Ces Journées d’étude visent à discuter une thèse originale soutenue par le célèbre sociologue et philosophe des sciences David Bloor à propos des mathématiques : la thèse selon laquelle les preuves et les résultats mathématiques (et logiques) sont contingents, dans le même sens et pour les mêmes raisons que les justifications et les résultats empiriques mis en jeu dans les sciences de la nature.
Cette thèse, qui tranche avec la conception dominante des mathématiques comme royaume de la nécessité, a été introduite par Bloor dès les années 1970, puis développée par lui dans un certain nombre de travaux ultérieurs, mais est restée très largement ignorée au sein de la communauté des philosophes des mathématiques et plus largement des sciences. Même Ian Hacking, internationalement reconnu comme celui qui a le premier introduit et conceptualisé, au tournant des années 2000 en philosophie des sciences empiriques, l’opposition entre les conceptions « contingentistes » et « inévitabilistes » des résultats établis par les sciences de la nature, et qui s’est par la suite lui-même penché sur l’application de cette opposition au cas des mathématiques, semble ignorer les propositions « contingentistes » pionnières de Bloor à propos des sciences formelles (Bloor lui-même n’utilise pas le lexique hackinguien du « contingentisme » mais ses thèses se laissent très naturellement reconceptualiser en ces termes).
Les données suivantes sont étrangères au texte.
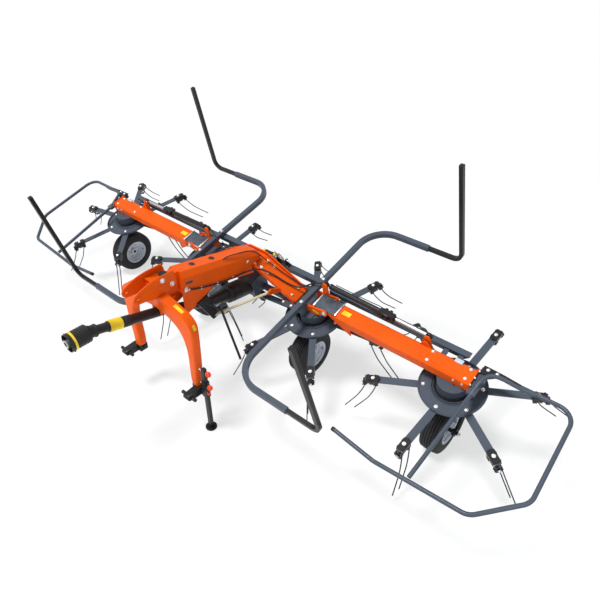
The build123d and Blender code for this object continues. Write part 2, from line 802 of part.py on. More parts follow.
# Lower link brackets with their pins
with BuildPart() as link_brackets:
    for side in (-1, 1):
        bracket_mid = (bracket_front + bracket_back) / 2
        with Locations(level(side * leg_half, bracket_mid, (bracket_low + bracket_top) / 2)):
            Box(bracket_wide, bracket_back - bracket_front, bracket_top - bracket_low)
        with Locations(level(side * leg_foot, leg_line, (bracket_low + bracket_top) / 2)):
            Box(bracket_wide, leg_depth, bracket_top - bracket_low)
        with Locations(level(side * leg_half, link_pin_y, link_pin_z, normal=(1, 0, 0), across=(0, 1, 0))):
            Cylinder(link_pin_radius, bracket_wide + link_pin_reach * 2)
save(link_brackets, "link_brackets")

# Parking stand in its socket beside the right bracket
with BuildPart() as stand_socket:
    with BuildSketch(level(stand_x, stand_y, socket_low)):
        Rectangle(socket_outer * 2, socket_outer * 2)
        Rectangle(stand_tube + run_fit * 2, stand_tube + run_fit * 2, mode=Mode.SUBTRACT)
    extrude(amount=socket_length)
    spacer_x = leg_half + (bracket_wide + stand_spacer) / 2
    with Locations(level(spacer_x, stand_y, (bracket_low + bracket_top) / 2)):
        Box(stand_spacer, stand_tube, spacer_height)
save(stand_socket, "stand_socket")

with BuildPart() as stand:
    with Locations(level(stand_x, stand_y, (stand_top + stand_foot_thick) / 2)):
        Box(stand_tube, stand_tube, stand_top - stand_foot_thick)
    with Locations(level(stand_x, stand_y, stand_foot_thick / 2)):
        Cylinder(stand_foot_radius, stand_foot_thick)
save(stand, "parking_stand")

# Drive shaft guard on the headstock and the turning yoke inside its bell
collar_y = shaft_joint_y + collar_length / 2
cuff_y = shaft_joint_y + (shaft_end - shaft_joint_y) * cuff_share
with BuildPart() as shaft_guard:
    with Locations(tube_middle):
        Cylinder(shaft_tube_radius, tube_run.length)
    with Locations(level(0, cuff_y, slope(cuff_y), normal=tuple(tube_run))):
        Cylinder(cuff_radius, cuff_length)
    with Locations(level(0, collar_y, slope(collar_y), normal=tuple(tube_run))):
        Cylinder(collar_radius, collar_length)
    with Locations(level(0, shaft_joint_y - bell_length / 2, shaft_joint_z, normal=(0, 1, 0))):
        Cylinder(bell_radius, bell_length)
        with Locations((0, 0, -bell_wall)):
            Cylinder(bell_radius - bell_wall, bell_length, mode=Mode.SUBTRACT)
    with Locations(level(0, shaft_joint_y, shaft_joint_z, normal=(0, 1, 0))):
        Cylinder(yoke_shaft_radius + run_fit, overrun * 2, mode=Mode.SUBTRACT)
save(shaft_guard, "shaft_guard")

yoke_middle = level(0, shaft_front + yoke_length / 2, shaft_joint_z, normal=(0, 1, 0))
yoke_tail_y = shaft_front + yoke_length + yoke_shaft_length / 2
yoke_tail = level(0, yoke_tail_y, shaft_joint_z, normal=(0, 1, 0))
with BuildPart() as yoke:
    with Locations(yoke_middle):
        Cylinder(yoke_radius, yoke_length)
    with Locations(yoke_tail):
        Cylinder(yoke_shaft_radius, yoke_shaft_length)
    with Locations(level(0, shaft_front + yoke_bore_depth / 2, shaft_joint_z, normal=(0, 1, 0))):
        Cylinder(yoke_bore, yoke_bore_depth, mode=Mode.SUBTRACT)
save(yoke, "shaft_yoke")

# Outer arms
root_end = beam_start + beam_width
beam_low = beam_top - beam_depth
for side, name in ((-1, "left"), (1, "right")):
    with BuildPart() as beam:
        with BuildSketch(spot(side * beam_start, beam_mid, beam_top, normal=(side, 0, 0), across=(0, side, 0))):
            with BuildLine():
                Polyline(
                    (-beam_width / 2, -beam_depth),
                    (-beam_width / 2, -beam_chamfer),
                    (-beam_width / 2 + beam_chamfer, 0),
                    (beam_width / 2 - beam_chamfer, 0),
                    (beam_width / 2, -beam_chamfer),
                    (beam_width / 2, -beam_depth),
                    close=True,
                )
            make_face()
        extrude(amount=beam_end - beam_start)
        for ear_y in ear_places:
            with BuildSketch(spot(0, ear_y, 0, normal=(0, -side, 0), across=(side, 0, 0))):
                with BuildLine():
                    Polyline(
                        (hinge_x, hinge_z - ear_radius),
                        (root_end, hinge_z - root_depth),
                        (root_end, beam_top - beam_chamfer),
                        (beam_start, beam_top - beam_chamfer),
                        (hinge_x, hinge_z + ear_radius - run_fit),
                        close=True,
                    )
                make_face()
                with Locations((hinge_x, hinge_z)):
                    Circle(ear_radius)
                    Circle(hinge_pin_radius + run_fit, mode=Mode.SUBTRACT)
            extrude(amount=ear_thick / 2, both=True)
        with BuildSketch(spot(0, beam_rear + ear_thick / 2, 0, normal=(0, -side, 0), across=(side, 0, 0))):
            with BuildLine():
                Polyline(
                    (ram_out_x - lug_width, beam_low),
                    (ram_out_x + lug_width, beam_low),
                    (ram_out_x + ram_eye_radius, ram_out_z),
                    (ram_out_x - ram_eye_radius, ram_out_z),
                    close=True,
                )
            make_face()
            with Locations((ram_out_x, ram_out_z)):
                Circle(ram_eye_radius)
        extrude(amount=ear_thick / 2, both=True)
        with Locations(spot(side * (beam_end + end_plate_thick / 2), beam_mid, beam_top - beam_depth / 2)):
            Box(end_plate_thick, beam_width + clear * 2, beam_depth + clear * 2)
    save(beam, f"outer_beam_{name}")

    with BuildPart() as cover:
        with Locations(spot(side * (hinge_x + cover_outer_end) / 2, beam_mid, beam_top + cover_thick / 2)):
            Box(cover_outer_end - hinge_x, cover_width, cover_thick)
    save(cover, f"outer_cover_{name}")

    outer_centre = side * rotor_places[-1] * rotor_spacing
    with BuildPart() as outer_housing:
        with Locations(spot(outer_centre, 0, (beam_low + housing_bottom) / 2)):
            Cylinder(housing_radius, beam_low - housing_bottom)
        with Locations(spot(outer_centre, 0, (housing_bottom + post_bottom) / 2)):
            Cylinder(post_radius, housing_bottom - post_bottom)
    save(outer_housing, f"outer_housing_{name}")

    # Open channel behind the beam, its outer end cut back, with two struts to the beam
    with BuildPart() as channel:
        with BuildSketch(spot(0, channel_y, 0, normal=(0, -side, 0), across=(side, 0, 0))):
            with BuildLine():
                Polyline(
                    (channel_start, channel_top),
                    (channel_end, channel_top),
                    (channel_end - channel_depth, channel_top - channel_depth),
                    (channel_start, channel_top - channel_depth),
                    close=True,
                )
            make_face()
        extrude(amount=channel_width / 2, both=True)
        hollow = channel_width - channel_wall * 2
        hollow_mid = side * (channel_start + channel_end) / 2
        with Locations(spot(hollow_mid, channel_y, channel_top - channel_depth / 2 - channel_wall)):
            Box(channel_end, hollow, channel_depth, mode=Mode.SUBTRACT)
        strut_rear = channel_y - channel_width / 2
        for strut_x in (ram_out_x + lug_width * 2, channel_end - lug_width):
            with Locations(spot(side * strut_x, (beam_rear + strut_rear) / 2, channel_top - channel_depth / 2)):
                Box(channel_strut, strut_rear - beam_rear, channel_wall * 2)
    save(channel, f"guard_channel_{name}")

    with BuildPart() as hoop:
        with BuildLine() as run:
            FilletPolyline(*[lift((side * x, y, z)) for x, y, z in hoop_points], radius=hoop_bend)
        with BuildSketch(Plane(origin=run.line @ 0, z_dir=run.line % 0)):
            Circle(hoop_tube / 2)
        sweep(path=run.line)
        with BuildLine() as brace:
            Polyline(*[lift((side * x, y, z)) for x, y, z in (brace_start, brace_end)])
        with BuildSketch(Plane(origin=brace.line @ 0, z_dir=brace.line % 0)):
            Circle(hoop_tube / 2)
        sweep(path=brace.line)
        bracket_x = side * (beam_end + end_plate_thick + bracket_length / 2)
        bracket_run = hoop_points[-1][1] - brace_start[1] + hoop_tube
        with Locations(spot(bracket_x, beam_mid, hoop_points[-1][2] - bracket_height / 4)):
            Box(bracket_length, bracket_run, bracket_height)
        with BuildSketch(spot(0, 0, hoop_points[-1][2], normal=(0, 0, side), across=(side, 0, 0))):
            with BuildLine():
                Polyline(
                    (beam_end + end_plate_thick, hoop_points[-1][1] - hoop_tube),
                    (beam_end + end_plate_thick, hoop_points[-1][1]),
                    (beam_end + gusset_length, hoop_points[-1][1]),
                    (beam_end + bracket_length, hoop_points[-1][1] - gusset_length / 2),
                    close=True,
                )
            make_face()
        extrude(amount=gusset_thick / 2, both=True)
    save(hoop, f"outer_hoop_{name}")

    # Folding cylinder: barrel with its port block, and the rod
    ram_run = Vector(side * (ram_out_x - ram_in_x), 0, ram_out_z - ram_in_z)
    ram_axis = spot(side * ram_in_x, ram_y, ram_in_z, normal=tuple(ram_run), across=(0, 1, 0))
    with BuildPart() as barrel:
        with Locations(spot(side * ram_in_x, ram_y, ram_in_z, normal=(0, 1, 0))):
            Cylinder(ram_eye_radius, ram_eye_width)
        with Locations(ram_axis):
            with Locations((0, 0, (barrel_neck + barrel_length) / 2)):
                Cylinder(barrel_radius, barrel_length - barrel_neck)
            with Locations((0, 0, barrel_neck / 2)):
                Cylinder(neck_pin_radius, barrel_neck)
            with Locations((0, 0, barrel_length - block_length / 2)):
                Box(block_width, block_height, block_length)
            with Locations((0, 0, barrel_length - barrel_bore_depth / 2)):
                Cylinder(ram_rod_radius + run_fit, barrel_bore_depth, mode=Mode.SUBTRACT)
        with Locations(spot(side * ram_in_x, ram_y, ram_in_z, normal=(0, 1, 0))):
            Cylinder(hinge_pin_radius + run_fit, ram_eye_width + overrun, mode=Mode.SUBTRACT)
    save(barrel, f"ram_barrel_{name}")

    with BuildPart() as rod:
        rod_begin = barrel_length - rod_inside
        with Locations(ram_axis):
            with Locations((0, 0, (rod_begin + ram_run.length) / 2)):
                Cylinder(ram_rod_radius, ram_run.length - rod_begin)
        with Locations(spot(side * ram_out_x, ram_y, ram_out_z, normal=(0, 1, 0))):
            Cylinder(ram_eye_radius, ram_eye_width)
    save(rod, f"ram_rod_{name}")
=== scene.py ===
"""Hay tedder: finishes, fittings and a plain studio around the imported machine."""
import json
from math import cos, pi, radians, sin, tau

import bpy
from mathutils import Matrix, Vector


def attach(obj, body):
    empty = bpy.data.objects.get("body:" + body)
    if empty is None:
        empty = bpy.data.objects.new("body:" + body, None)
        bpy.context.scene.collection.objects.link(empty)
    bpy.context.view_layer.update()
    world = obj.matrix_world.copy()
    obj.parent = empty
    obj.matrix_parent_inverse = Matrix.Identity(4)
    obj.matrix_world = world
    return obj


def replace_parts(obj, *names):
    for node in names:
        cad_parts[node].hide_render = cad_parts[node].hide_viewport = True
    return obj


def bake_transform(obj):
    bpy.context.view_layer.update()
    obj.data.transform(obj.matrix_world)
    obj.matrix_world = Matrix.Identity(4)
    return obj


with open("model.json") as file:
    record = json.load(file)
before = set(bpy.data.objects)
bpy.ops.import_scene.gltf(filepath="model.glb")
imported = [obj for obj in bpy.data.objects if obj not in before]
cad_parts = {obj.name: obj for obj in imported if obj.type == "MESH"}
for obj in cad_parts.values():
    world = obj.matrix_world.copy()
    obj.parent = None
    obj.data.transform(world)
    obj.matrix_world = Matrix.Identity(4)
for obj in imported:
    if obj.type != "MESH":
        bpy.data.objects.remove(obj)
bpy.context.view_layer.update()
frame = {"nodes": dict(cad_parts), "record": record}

bl_info = {
    "name": "Hay Tedder",
    "version": (1, 0, 0),
    "blender": (4, 5, 0),
    "location": "View3D > Sidebar > Hay Tedder",
    "description": "Finishes and fittings of a mounted hay tedder",
    "category": "Object",
}

ROTOR_LINE = 0.436001          # rotor posts against the middle of the machine's length
DISC_HEIGHT = 0.562
LEAN = Matrix.Translation((0, ROTOR_LINE, DISC_HEIGHT)) @ Matrix.Rotation(radians(15), 4, "X")
LEVEL = Matrix.Translation((0, ROTOR_LINE, 0))
SPACING = 1.27
ROTORS = (                     # name, place along the row, angle of the first arm, turning sense
    ("left_outer", -1.5, 9.0, 1),
    ("left_inner", -0.5, 26.6, -1),
    ("right_inner", 0.5, 5.6, 1),
    ("right_outer", 1.5, 26.0, -1),
)
SIDES = (("left", -1), ("right", 1))
AXLE = (-0.05, 0.21)           # wheel axles: behind the rotor posts, above the ground
RAILS = (-0.887, 0.95)         # guard rails before and behind the row
TOP_PIN = (-1.228, 1.136)      # upper hitch pin: before the row, above the ground
STAND = (0.47205, -1.062)      # middle of the stand's tube
COIL_DROP = -0.038             # tine coils below the rotor's disc
MERGE = 0.00001                # points closer than this become one
SMOOTH = 38                    # edges flatter than this many degrees are shaded smooth


# Sizes and colours that a user would change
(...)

Cette situation interroge. Elle est d’autant plus regrettable que les analyses et arguments de Bloor appliqués aux mathématiques et à la logique, très élaborés et développés avec rigueur, s’avèrent, à divers égards significatifs, structurellement similaires à ceux que Hacking et ses successeurs ont appliqué à la physique, à la biologie, ou à d’autres sciences empiriques, ce qui suggère des rapprochements potentiellement féconds, d’un point de vue épistémologique, entre sciences formelles et sciences empiriques (par exemple, la question et les difficultés d’une mathématique « alternative » présentent des parentés essentielles avec celles d’une physique « alternative »).
La philosophie des sciences a tout à gagner à engager une discussion systématique et approfondie des propositions « contingentistes » de Bloor à propos des mathématiques plutôt que de les ‘traiter comme inexistantes’. Le récent développement de la « philosophie des pratiques mathématiques » constitue un contexte propice à cette discussion.
Les journées d’étude discuteront en détails les propositions de Bloor avec la volonté d’engager des comparaisons instructives entre sciences formelles et sciences de la nature. Du point de vue de ces comparaisons, les compétences diversifiées des membres des Archives H. Poincaré dans les domaines de la philosophie et de l’histoire des mathématiques et de la logique d’une part, des sciences de la nature d’autre part, seront mises à profit pour aborder de manière pluridisciplinaire le problème de la contingence/inévitabilité dans les sciences.